While Byrnes and several other chaperones made the trek for several years to MC for the Southern Baptist Convention’s FUGE camp, it was the first visit for Kevin Brantley. He traveled with his three sons.

Kevin enjoyed the worship and preaching and really everything else about the FUGE camp at MC.

“He said the camp was unbelievable,” Byrnes said. “He was closer to God right now than he’s ever been.”

This year’s number of Mississippi College summer campers in June and July will exceed 6,000 boys and girls. That includes the blitz of Christian camps plus those for sports like football, basketball, volleyball, cheerleading and soccer.

Every year, there are scores of Baptist churches represented from across the Bayou State. MC continuing education director Ken Gilliam, who oversees the camps, says the largest number of Baptist church campers outside Mississippi come from Louisiana. Then, it’s Alabama and Texas, in that order.

“The Louisiana children come from all over – from New Orleans, Shreveport, Bastrup, Monroe, and Alexandria,” Gilliam says.

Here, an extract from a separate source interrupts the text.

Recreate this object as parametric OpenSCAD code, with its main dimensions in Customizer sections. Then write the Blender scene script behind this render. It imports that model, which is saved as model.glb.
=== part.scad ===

Typically many of the Louisiana children come sporting the hats, T-shirts and other gear from LSU, especially when the Tigers are playing baseball in the College World Series in Omaha.

It can get noisy at times during worship services at Swor Auditorium led by the contemporary Christian band, Yeshua’s Brand, from Huntsville, Alabama. And the same is true during meals served at the Mississippi College cafeteria.

For children from Louisiana and a dozen other states, many life-changing moments occur while they learn God’s word. It makes summer camp at Mississippi College an impactful experience.

A few years later, some of the “graduates” from the Southern Baptist Convention’s LifeWay camps return to the Clinton campus to become students at Mississippi College.